◆ SHORT EXERCISE
Extract from the listing each line in which the word "caption" appears.

◇ ◇ ◇ ◇

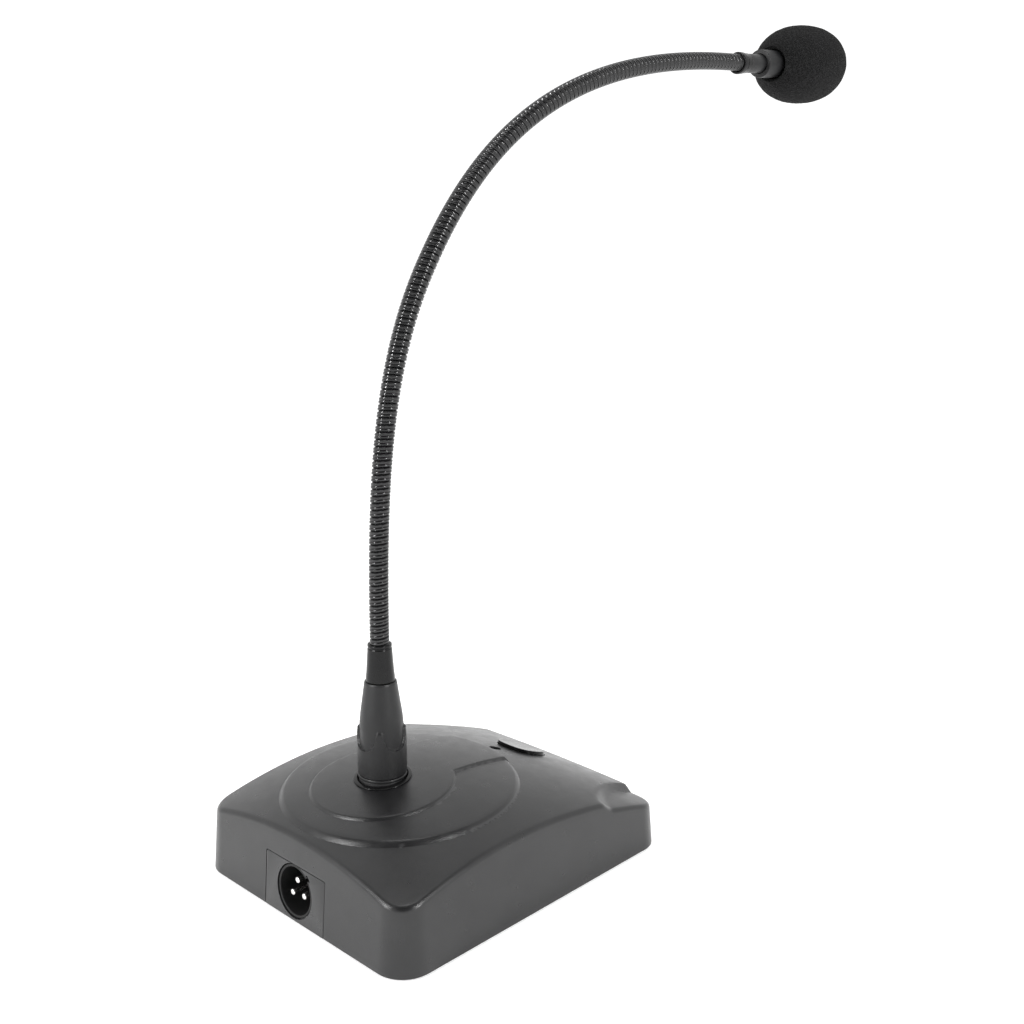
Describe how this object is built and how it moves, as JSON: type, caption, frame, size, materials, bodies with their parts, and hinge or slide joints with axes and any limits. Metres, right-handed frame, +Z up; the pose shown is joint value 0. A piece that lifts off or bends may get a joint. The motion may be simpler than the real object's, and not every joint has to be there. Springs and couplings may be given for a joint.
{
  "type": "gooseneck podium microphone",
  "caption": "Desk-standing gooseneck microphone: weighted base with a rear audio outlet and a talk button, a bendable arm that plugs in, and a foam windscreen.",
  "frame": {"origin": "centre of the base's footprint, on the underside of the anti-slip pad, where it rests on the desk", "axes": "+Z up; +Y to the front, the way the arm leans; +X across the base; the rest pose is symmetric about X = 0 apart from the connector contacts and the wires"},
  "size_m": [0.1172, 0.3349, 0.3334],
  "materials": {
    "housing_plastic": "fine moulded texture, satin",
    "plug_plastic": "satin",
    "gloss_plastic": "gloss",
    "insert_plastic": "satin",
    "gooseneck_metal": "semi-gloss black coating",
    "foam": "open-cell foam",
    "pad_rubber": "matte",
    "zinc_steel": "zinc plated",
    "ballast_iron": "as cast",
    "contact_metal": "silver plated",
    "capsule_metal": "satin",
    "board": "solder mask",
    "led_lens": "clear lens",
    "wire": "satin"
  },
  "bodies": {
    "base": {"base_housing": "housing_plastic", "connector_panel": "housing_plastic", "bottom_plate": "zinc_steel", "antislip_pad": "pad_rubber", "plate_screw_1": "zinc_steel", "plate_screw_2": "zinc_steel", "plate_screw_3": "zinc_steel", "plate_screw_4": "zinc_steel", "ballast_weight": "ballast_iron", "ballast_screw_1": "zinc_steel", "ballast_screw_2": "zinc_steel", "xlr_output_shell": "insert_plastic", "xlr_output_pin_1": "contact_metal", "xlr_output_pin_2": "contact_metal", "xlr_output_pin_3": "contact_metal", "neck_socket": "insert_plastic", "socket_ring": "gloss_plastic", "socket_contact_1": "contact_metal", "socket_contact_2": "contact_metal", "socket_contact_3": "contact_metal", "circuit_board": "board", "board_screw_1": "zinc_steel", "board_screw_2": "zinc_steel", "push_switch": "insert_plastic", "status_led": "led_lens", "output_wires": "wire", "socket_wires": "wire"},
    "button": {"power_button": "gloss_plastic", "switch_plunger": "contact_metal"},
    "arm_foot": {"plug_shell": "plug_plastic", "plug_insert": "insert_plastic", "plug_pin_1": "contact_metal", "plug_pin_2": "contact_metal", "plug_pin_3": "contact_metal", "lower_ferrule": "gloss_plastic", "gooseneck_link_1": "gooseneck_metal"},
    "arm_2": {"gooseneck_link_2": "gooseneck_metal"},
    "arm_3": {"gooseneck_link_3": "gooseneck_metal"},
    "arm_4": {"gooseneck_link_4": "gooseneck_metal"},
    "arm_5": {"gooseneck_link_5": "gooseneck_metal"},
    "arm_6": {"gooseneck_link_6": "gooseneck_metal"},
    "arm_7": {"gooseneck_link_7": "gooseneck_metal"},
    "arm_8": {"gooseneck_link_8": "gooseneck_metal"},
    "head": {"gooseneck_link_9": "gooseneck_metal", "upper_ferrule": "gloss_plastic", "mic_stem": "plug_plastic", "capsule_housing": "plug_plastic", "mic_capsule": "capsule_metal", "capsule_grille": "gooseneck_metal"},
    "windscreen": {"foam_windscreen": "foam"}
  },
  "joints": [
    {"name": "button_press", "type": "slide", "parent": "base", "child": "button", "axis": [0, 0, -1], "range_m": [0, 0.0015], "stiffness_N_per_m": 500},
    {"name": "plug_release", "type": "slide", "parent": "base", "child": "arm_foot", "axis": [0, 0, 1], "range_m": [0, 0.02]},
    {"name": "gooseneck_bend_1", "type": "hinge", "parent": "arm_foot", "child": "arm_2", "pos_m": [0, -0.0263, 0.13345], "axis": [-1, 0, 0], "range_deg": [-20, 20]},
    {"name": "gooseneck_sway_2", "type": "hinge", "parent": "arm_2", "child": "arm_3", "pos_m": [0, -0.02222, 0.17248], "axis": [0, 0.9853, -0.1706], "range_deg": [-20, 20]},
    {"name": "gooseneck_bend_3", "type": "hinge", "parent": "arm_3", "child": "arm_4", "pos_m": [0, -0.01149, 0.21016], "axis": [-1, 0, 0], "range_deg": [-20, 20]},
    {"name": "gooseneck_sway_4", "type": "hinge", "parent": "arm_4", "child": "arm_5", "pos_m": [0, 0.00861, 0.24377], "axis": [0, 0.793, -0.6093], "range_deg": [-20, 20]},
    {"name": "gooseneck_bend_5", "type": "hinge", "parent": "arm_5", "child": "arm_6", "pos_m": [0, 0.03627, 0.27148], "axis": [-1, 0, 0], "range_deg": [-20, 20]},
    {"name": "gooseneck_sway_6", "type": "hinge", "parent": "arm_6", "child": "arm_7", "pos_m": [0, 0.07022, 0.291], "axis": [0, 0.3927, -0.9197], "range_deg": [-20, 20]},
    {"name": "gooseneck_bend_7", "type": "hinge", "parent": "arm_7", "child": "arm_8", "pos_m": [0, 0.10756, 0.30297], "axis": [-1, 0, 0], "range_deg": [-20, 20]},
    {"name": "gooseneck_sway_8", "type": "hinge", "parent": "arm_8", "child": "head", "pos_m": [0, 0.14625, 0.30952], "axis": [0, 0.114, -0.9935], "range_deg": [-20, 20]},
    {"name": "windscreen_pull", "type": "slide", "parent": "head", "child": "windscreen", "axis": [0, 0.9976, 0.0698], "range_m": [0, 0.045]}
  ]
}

◇ ◇ ◇ ◇

◆ THE RESPONSE
Describe how this object is built and how it moves, as JSON: type, caption, frame, size, materials, bodies with their parts, and hinge or slide joints with axes and any limits. Metres, right-handed frame, +Z up; the pose shown is joint value 0. A piece that lifts off or bends may get a joint. The motion may be simpler than the real object's, and not every joint has to be there. Springs and couplings may be given for a joint.
  "caption": "Desk-standing gooseneck microphone: weighted base with a rear audio outlet and a talk button, a bendable arm that plugs in, and a foam windscreen.",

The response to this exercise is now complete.